**Information shown**
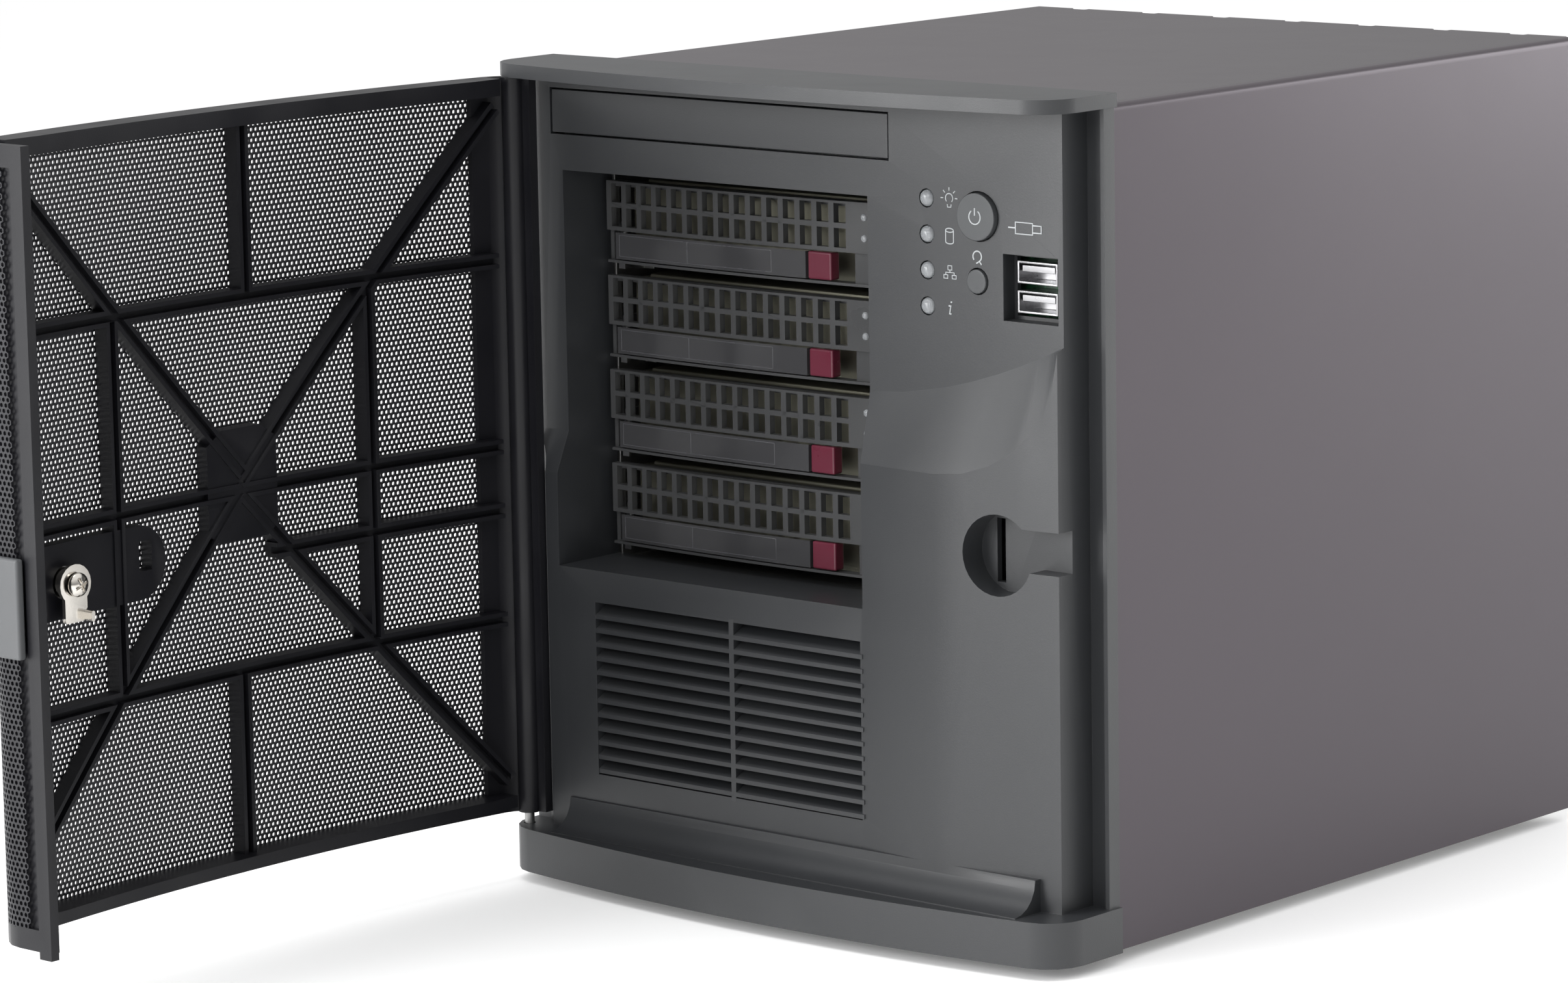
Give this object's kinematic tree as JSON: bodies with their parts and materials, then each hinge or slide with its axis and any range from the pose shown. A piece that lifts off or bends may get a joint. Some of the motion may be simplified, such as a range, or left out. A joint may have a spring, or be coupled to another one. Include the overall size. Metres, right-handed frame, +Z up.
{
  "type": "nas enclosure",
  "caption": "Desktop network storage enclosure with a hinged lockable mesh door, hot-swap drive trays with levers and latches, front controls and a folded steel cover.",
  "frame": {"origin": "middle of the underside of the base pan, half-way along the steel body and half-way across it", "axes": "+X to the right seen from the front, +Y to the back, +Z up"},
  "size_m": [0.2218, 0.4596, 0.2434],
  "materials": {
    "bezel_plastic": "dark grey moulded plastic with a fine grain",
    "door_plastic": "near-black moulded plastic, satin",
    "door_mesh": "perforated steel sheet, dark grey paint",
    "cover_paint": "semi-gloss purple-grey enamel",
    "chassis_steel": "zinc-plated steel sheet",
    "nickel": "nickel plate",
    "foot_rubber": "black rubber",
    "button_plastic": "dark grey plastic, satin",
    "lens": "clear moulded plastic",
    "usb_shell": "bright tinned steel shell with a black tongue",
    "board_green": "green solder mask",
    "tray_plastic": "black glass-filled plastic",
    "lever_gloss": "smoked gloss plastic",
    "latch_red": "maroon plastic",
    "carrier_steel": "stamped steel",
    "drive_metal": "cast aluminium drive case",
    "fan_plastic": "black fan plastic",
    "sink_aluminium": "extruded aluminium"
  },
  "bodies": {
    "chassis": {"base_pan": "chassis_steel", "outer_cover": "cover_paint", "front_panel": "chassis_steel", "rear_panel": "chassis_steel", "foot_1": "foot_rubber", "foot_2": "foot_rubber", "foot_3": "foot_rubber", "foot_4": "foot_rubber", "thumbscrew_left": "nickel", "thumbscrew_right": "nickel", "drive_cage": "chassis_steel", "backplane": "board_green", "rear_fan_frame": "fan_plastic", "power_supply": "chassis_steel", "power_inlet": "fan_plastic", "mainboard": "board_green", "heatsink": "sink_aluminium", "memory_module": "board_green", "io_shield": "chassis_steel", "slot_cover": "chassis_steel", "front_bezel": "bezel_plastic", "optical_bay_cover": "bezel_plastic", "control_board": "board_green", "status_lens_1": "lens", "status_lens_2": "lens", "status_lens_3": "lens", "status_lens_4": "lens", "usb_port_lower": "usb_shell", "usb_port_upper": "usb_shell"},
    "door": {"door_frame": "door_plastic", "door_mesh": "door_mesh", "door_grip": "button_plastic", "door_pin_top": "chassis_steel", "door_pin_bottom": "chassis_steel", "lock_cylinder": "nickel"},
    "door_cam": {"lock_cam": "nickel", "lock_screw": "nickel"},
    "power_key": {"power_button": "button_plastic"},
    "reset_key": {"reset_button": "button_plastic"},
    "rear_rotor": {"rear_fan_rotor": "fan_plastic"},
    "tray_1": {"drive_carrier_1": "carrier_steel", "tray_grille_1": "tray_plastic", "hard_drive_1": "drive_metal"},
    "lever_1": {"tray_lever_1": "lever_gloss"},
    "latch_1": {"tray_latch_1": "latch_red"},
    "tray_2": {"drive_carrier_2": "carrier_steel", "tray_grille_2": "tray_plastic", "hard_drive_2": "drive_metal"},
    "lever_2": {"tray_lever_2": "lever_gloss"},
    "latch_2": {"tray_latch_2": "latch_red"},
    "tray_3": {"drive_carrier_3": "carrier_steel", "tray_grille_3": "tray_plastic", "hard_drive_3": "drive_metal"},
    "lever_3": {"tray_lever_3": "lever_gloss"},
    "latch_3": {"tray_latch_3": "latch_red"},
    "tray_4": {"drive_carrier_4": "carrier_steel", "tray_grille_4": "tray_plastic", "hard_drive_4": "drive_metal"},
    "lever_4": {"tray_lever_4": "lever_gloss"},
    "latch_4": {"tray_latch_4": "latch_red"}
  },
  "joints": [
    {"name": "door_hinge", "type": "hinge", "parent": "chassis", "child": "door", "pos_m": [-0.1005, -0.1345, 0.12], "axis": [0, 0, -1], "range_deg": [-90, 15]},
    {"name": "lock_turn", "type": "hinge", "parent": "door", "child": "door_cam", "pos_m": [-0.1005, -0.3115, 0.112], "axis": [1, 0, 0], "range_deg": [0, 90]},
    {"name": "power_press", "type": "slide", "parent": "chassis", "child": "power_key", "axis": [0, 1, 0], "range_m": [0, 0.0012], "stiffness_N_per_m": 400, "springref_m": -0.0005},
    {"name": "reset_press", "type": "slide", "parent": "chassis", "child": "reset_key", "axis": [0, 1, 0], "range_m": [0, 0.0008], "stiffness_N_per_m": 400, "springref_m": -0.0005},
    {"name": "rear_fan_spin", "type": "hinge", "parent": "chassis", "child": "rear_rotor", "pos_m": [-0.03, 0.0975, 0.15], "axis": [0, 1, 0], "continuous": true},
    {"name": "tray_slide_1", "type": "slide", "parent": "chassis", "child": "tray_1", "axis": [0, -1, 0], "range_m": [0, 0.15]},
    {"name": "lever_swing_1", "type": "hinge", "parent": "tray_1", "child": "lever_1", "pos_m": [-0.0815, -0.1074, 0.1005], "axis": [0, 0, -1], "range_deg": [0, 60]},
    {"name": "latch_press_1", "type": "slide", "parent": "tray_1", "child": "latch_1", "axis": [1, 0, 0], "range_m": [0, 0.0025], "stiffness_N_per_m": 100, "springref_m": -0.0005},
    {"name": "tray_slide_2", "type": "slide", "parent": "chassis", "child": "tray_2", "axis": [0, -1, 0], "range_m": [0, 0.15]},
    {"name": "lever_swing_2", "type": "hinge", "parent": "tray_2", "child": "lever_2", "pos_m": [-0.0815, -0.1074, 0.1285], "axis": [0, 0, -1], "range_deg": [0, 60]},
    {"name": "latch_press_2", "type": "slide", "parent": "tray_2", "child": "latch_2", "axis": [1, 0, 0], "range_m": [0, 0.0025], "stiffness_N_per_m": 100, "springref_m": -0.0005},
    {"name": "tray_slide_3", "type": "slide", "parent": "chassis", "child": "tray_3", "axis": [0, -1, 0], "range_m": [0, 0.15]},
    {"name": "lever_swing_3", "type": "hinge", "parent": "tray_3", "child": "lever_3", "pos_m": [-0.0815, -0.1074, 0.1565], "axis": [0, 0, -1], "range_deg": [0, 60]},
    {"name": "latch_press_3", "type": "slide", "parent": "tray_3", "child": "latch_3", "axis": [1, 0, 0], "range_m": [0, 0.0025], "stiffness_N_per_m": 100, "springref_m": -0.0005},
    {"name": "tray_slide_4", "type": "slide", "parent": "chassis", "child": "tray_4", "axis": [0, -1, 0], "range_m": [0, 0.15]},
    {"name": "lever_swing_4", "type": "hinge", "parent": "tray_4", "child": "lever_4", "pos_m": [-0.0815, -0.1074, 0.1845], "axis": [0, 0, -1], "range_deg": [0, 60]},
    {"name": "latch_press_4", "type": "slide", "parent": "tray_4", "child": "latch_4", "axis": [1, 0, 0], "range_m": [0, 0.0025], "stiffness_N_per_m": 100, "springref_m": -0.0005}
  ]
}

**Work required**
Output all of the data again, exactly.

**Answer**
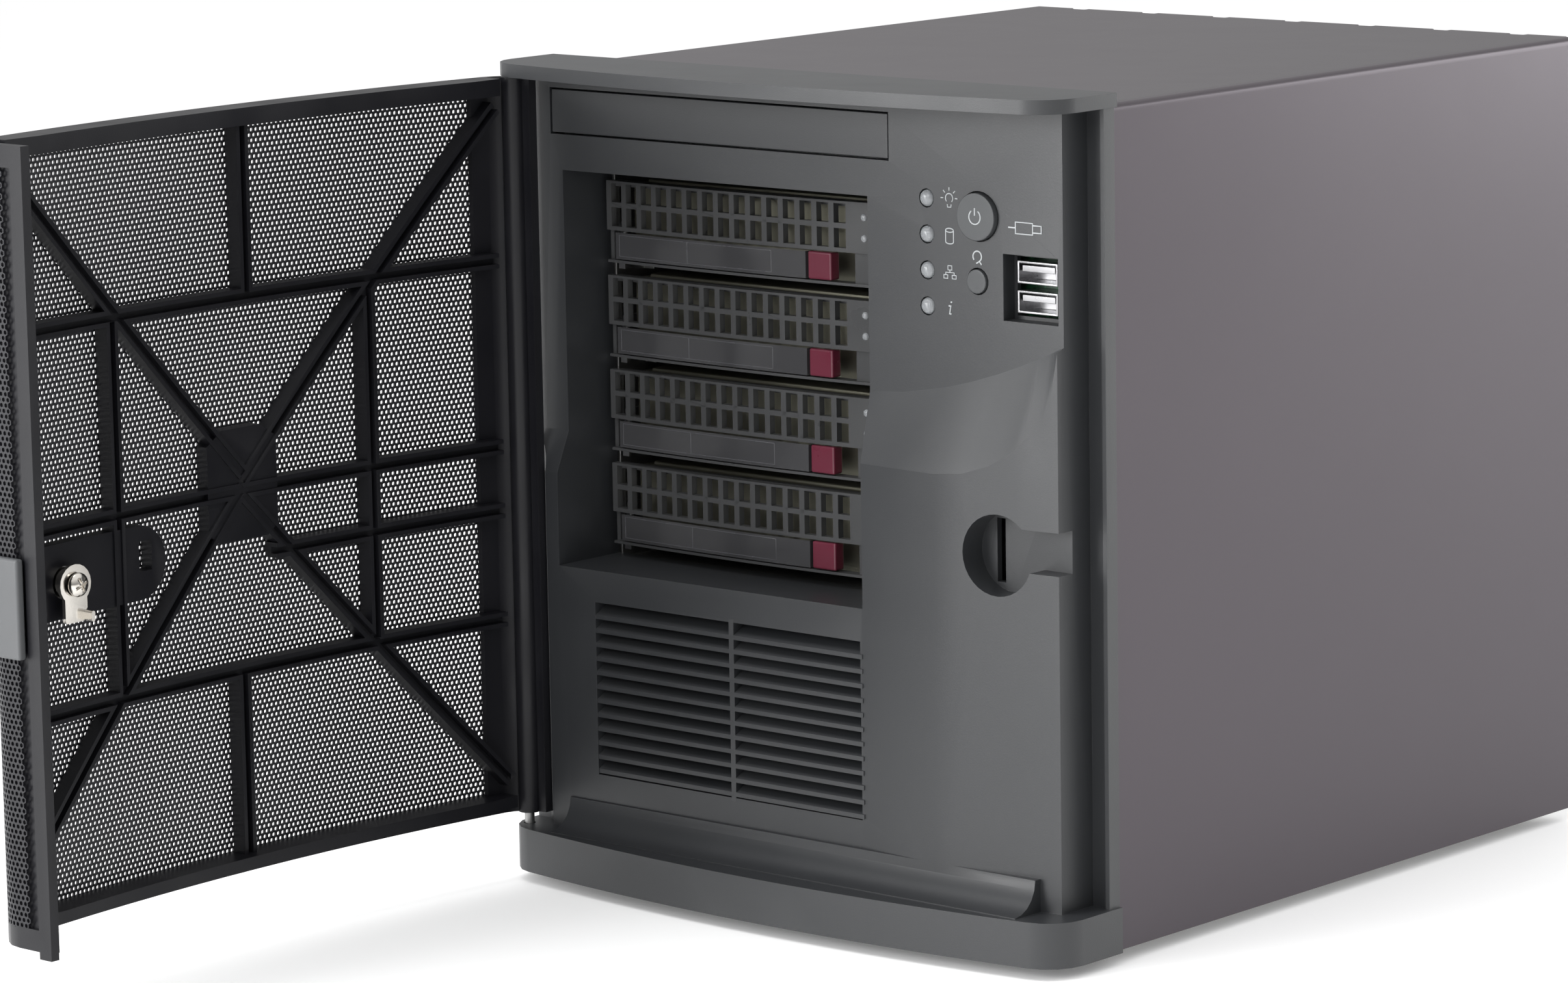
Give this object's kinematic tree as JSON: bodies with their parts and materials, then each hinge or slide with its axis and any range from the pose shown. A piece that lifts off or bends may get a joint. Some of the motion may be simplified, such as a range, or left out. A joint may have a spring, or be coupled to another one. Include the overall size. Metres, right-handed frame, +Z up.
{
  "type": "nas enclosure",
  "caption": "Desktop network storage enclosure with a hinged lockable mesh door, hot-swap drive trays with levers and latches, front controls and a folded steel cover.",
  "frame": {"origin": "middle of the underside of the base pan, half-way along the steel body and half-way across it", "axes": "+X to the right seen from the front, +Y to the back, +Z up"},
  "size_m": [0.2218, 0.4596, 0.2434],
  "materials": {
    "bezel_plastic": "dark grey moulded plastic with a fine grain",
    "door_plastic": "near-black moulded plastic, satin",
    "door_mesh": "perforated steel sheet, dark grey paint",
    "cover_paint": "semi-gloss purple-grey enamel",
    "chassis_steel": "zinc-plated steel sheet",
    "nickel": "nickel plate",
    "foot_rubber": "black rubber",
    "button_plastic": "dark grey plastic, satin",
    "lens": "clear moulded plastic",
    "usb_shell": "bright tinned steel shell with a black tongue",
    "board_green": "green solder mask",
    "tray_plastic": "black glass-filled plastic",
    "lever_gloss": "smoked gloss plastic",
    "latch_red": "maroon plastic",
    "carrier_steel": "stamped steel",
    "drive_metal": "cast aluminium drive case",
    "fan_plastic": "black fan plastic",
    "sink_aluminium": "extruded aluminium"
  },
  "bodies": {
    "chassis": {"base_pan": "chassis_steel", "outer_cover": "cover_paint", "front_panel": "chassis_steel", "rear_panel": "chassis_steel", "foot_1": "foot_rubber", "foot_2": "foot_rubber", "foot_3": "foot_rubber", "foot_4": "foot_rubber", "thumbscrew_left": "nickel", "thumbscrew_right": "nickel", "drive_cage": "chassis_steel", "backplane": "board_green", "rear_fan_frame": "fan_plastic", "power_supply": "chassis_steel", "power_inlet": "fan_plastic", "mainboard": "board_green", "heatsink": "sink_aluminium", "memory_module": "board_green", "io_shield": "chassis_steel", "slot_cover": "chassis_steel", "front_bezel": "bezel_plastic", "optical_bay_cover": "bezel_plastic", "control_board": "board_green", "status_lens_1": "lens", "status_lens_2": "lens", "status_lens_3": "lens", "status_lens_4": "lens", "usb_port_lower": "usb_shell", "usb_port_upper": "usb_shell"},
    "door": {"door_frame": "door_plastic", "door_mesh": "door_mesh", "door_grip": "button_plastic", "door_pin_top": "chassis_steel", "door_pin_bottom": "chassis_steel", "lock_cylinder": "nickel"},
    "door_cam": {"lock_cam": "nickel", "lock_screw": "nickel"},
    "power_key": {"power_button": "button_plastic"},
    "reset_key": {"reset_button": "button_plastic"},
    "rear_rotor": {"rear_fan_rotor": "fan_plastic"},
    "tray_1": {"drive_carrier_1": "carrier_steel", "tray_grille_1": "tray_plastic", "hard_drive_1": "drive_metal"},
    "lever_1": {"tray_lever_1": "lever_gloss"},
    "latch_1": {"tray_latch_1": "latch_red"},
    "tray_2": {"drive_carrier_2": "carrier_steel", "tray_grille_2": "tray_plastic", "hard_drive_2": "drive_metal"},
    "lever_2": {"tray_lever_2": "lever_gloss"},
    "latch_2": {"tray_latch_2": "latch_red"},
    "tray_3": {"drive_carrier_3": "carrier_steel", "tray_grille_3": "tray_plastic", "hard_drive_3": "drive_metal"},
    "lever_3": {"tray_lever_3": "lever_gloss"},
    "latch_3": {"tray_latch_3": "latch_red"},
    "tray_4": {"drive_carrier_4": "carrier_steel", "tray_grille_4": "tray_plastic", "hard_drive_4": "drive_metal"},
    "lever_4": {"tray_lever_4": "lever_gloss"},
    "latch_4": {"tray_latch_4": "latch_red"}
  },
  "joints": [
    {"name": "door_hinge", "type": "hinge", "parent": "chassis", "child": "door", "pos_m": [-0.1005, -0.1345, 0.12], "axis": [0, 0, -1], "range_deg": [-90, 15]},
    {"name": "lock_turn", "type": "hinge", "parent": "door", "child": "door_cam", "pos_m": [-0.1005, -0.3115, 0.112], "axis": [1, 0, 0], "range_deg": [0, 90]},
    {"name": "power_press", "type": "slide", "parent": "chassis", "child": "power_key", "axis": [0, 1, 0], "range_m": [0, 0.0012], "stiffness_N_per_m": 400, "springref_m": -0.0005},
    {"name": "reset_press", "type": "slide", "parent": "chassis", "child": "reset_key", "axis": [0, 1, 0], "range_m": [0, 0.0008], "stiffness_N_per_m": 400, "springref_m": -0.0005},
    {"name": "rear_fan_spin", "type": "hinge", "parent": "chassis", "child": "rear_rotor", "pos_m": [-0.03, 0.0975, 0.15], "axis": [0, 1, 0], "continuous": true},
    {"name": "tray_slide_1", "type": "slide", "parent": "chassis", "child": "tray_1", "axis": [0, -1, 0], "range_m": [0, 0.15]},
    {"name": "lever_swing_1", "type": "hinge", "parent": "tray_1", "child": "lever_1", "pos_m": [-0.0815, -0.1074, 0.1005], "axis": [0, 0, -1], "range_deg": [0, 60]},
    {"name": "latch_press_1", "type": "slide", "parent": "tray_1", "child": "latch_1", "axis": [1, 0, 0], "range_m": [0, 0.0025], "stiffness_N_per_m": 100, "springref_m": -0.0005},
    {"name": "tray_slide_2", "type": "slide", "parent": "chassis", "child": "tray_2", "axis": [0, -1, 0], "range_m": [0, 0.15]},
    {"name": "lever_swing_2", "type": "hinge", "parent": "tray_2", "child": "lever_2", "pos_m": [-0.0815, -0.1074, 0.1285], "axis": [0, 0, -1], "range_deg": [0, 60]},
    {"name": "latch_press_2", "type": "slide", "parent": "tray_2", "child": "latch_2", "axis": [1, 0, 0], "range_m": [0, 0.0025], "stiffness_N_per_m": 100, "springref_m": -0.0005},
    {"name": "tray_slide_3", "type": "slide", "parent": "chassis", "child": "tray_3", "axis": [0, -1, 0], "range_m": [0, 0.15]},
    {"name": "lever_swing_3", "type": "hinge", "parent": "tray_3", "child": "lever_3", "pos_m": [-0.0815, -0.1074, 0.1565], "axis": [0, 0, -1], "range_deg": [0, 60]},
    {"name": "latch_press_3", "type": "slide", "parent": "tray_3", "child": "latch_3", "axis": [1, 0, 0], "range_m": [0, 0.0025], "stiffness_N_per_m": 100, "springref_m": -0.0005},
    {"name": "tray_slide_4", "type": "slide", "parent": "chassis", "child": "tray_4", "axis": [0, -1, 0], "range_m": [0, 0.15]},
    {"name": "lever_swing_4", "type": "hinge", "parent": "tray_4", "child": "lever_4", "pos_m": [-0.0815, -0.1074, 0.1845], "axis": [0, 0, -1], "range_deg": [0, 60]},
    {"name": "latch_press_4", "type": "slide", "parent": "tray_4", "child": "latch_4", "axis": [1, 0, 0], "range_m": [0, 0.0025], "stiffness_N_per_m": 100, "springref_m": -0.0005}
  ]
}